[Instruction] Give the data a second time, exactly and in full.

╭─ Given material

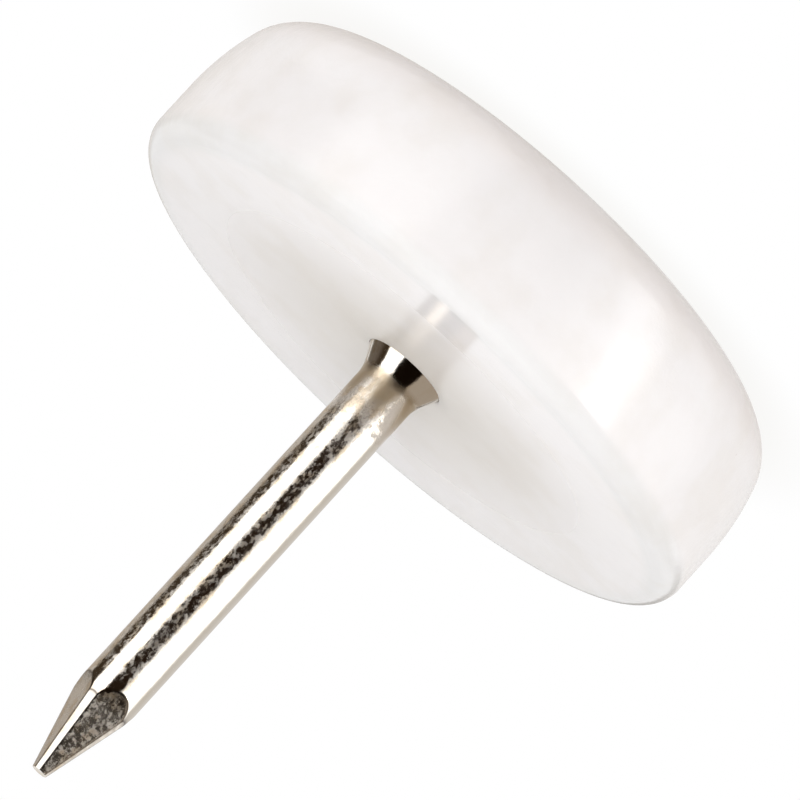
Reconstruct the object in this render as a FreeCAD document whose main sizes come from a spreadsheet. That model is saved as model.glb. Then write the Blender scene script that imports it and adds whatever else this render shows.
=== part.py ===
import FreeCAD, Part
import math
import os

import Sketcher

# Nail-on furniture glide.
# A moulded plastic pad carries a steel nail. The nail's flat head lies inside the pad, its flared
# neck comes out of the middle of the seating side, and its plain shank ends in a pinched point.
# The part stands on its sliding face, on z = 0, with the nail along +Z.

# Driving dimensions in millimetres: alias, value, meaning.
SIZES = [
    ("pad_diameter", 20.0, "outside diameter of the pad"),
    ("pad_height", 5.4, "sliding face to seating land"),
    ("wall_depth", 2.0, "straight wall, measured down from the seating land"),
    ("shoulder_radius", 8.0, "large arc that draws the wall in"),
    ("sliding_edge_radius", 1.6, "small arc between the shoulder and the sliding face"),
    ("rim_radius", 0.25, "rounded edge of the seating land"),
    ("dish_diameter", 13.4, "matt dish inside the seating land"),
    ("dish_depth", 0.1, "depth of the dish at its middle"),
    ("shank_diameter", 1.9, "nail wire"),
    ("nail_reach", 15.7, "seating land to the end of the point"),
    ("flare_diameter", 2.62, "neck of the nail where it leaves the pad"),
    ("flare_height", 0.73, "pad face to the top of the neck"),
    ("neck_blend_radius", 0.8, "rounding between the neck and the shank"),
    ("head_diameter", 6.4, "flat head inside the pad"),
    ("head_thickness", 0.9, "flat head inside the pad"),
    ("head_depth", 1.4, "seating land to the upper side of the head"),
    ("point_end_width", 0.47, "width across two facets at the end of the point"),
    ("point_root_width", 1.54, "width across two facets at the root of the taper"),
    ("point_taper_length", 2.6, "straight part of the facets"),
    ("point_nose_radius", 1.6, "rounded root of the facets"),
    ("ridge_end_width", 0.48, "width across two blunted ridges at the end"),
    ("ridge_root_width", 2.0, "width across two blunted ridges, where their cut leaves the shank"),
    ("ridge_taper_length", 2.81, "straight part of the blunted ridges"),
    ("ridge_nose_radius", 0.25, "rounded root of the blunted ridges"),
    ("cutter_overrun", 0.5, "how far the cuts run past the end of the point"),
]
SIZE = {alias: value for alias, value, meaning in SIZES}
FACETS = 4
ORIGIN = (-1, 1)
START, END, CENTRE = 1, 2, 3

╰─

[Answer for this exercise]
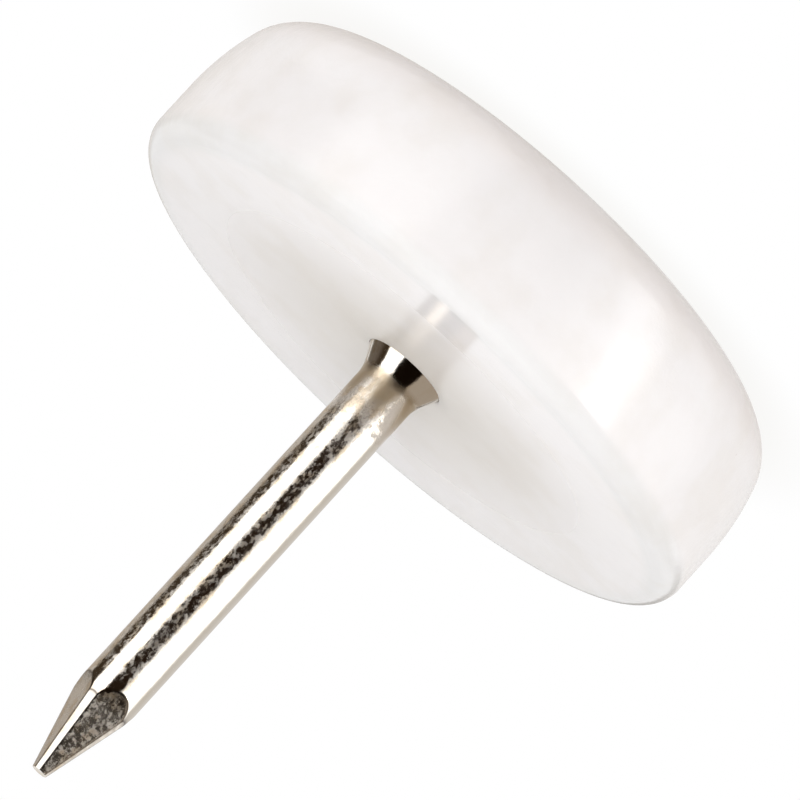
Reconstruct the object in this render as a FreeCAD document whose main sizes come from a spreadsheet. That model is saved as model.glb. Then write the Blender scene script that imports it and adds whatever else this render shows.
=== part.py ===
import FreeCAD, Part
import math
import os

import Sketcher

# Nail-on furniture glide.
# A moulded plastic pad carries a steel nail. The nail's flat head lies inside the pad, its flared
# neck comes out of the middle of the seating side, and its plain shank ends in a pinched point.
# The part stands on its sliding face, on z = 0, with the nail along +Z.

# Driving dimensions in millimetres: alias, value, meaning.
SIZES = [
    ("pad_diameter", 20.0, "outside diameter of the pad"),
    ("pad_height", 5.4, "sliding face to seating land"),
    ("wall_depth", 2.0, "straight wall, measured down from the seating land"),
    ("shoulder_radius", 8.0, "large arc that draws the wall in"),
    ("sliding_edge_radius", 1.6, "small arc between the shoulder and the sliding face"),
    ("rim_radius", 0.25, "rounded edge of the seating land"),
    ("dish_diameter", 13.4, "matt dish inside the seating land"),
    ("dish_depth", 0.1, "depth of the dish at its middle"),
    ("shank_diameter", 1.9, "nail wire"),
    ("nail_reach", 15.7, "seating land to the end of the point"),
    ("flare_diameter", 2.62, "neck of the nail where it leaves the pad"),
    ("flare_height", 0.73, "pad face to the top of the neck"),
    ("neck_blend_radius", 0.8, "rounding between the neck and the shank"),
    ("head_diameter", 6.4, "flat head inside the pad"),
    ("head_thickness", 0.9, "flat head inside the pad"),
    ("head_depth", 1.4, "seating land to the upper side of the head"),
    ("point_end_width", 0.47, "width across two facets at the end of the point"),
    ("point_root_width", 1.54, "width across two facets at the root of the taper"),
    ("point_taper_length", 2.6, "straight part of the facets"),
    ("point_nose_radius", 1.6, "rounded root of the facets"),
    ("ridge_end_width", 0.48, "width across two blunted ridges at the end"),
    ("ridge_root_width", 2.0, "width across two blunted ridges, where their cut leaves the shank"),
    ("ridge_taper_length", 2.81, "straight part of the blunted ridges"),
    ("ridge_nose_radius", 0.25, "rounded root of the blunted ridges"),
    ("cutter_overrun", 0.5, "how far the cuts run past the end of the point"),
]
SIZE = {alias: value for alias, value, meaning in SIZES}
FACETS = 4
ORIGIN = (-1, 1)
START, END, CENTRE = 1, 2, 3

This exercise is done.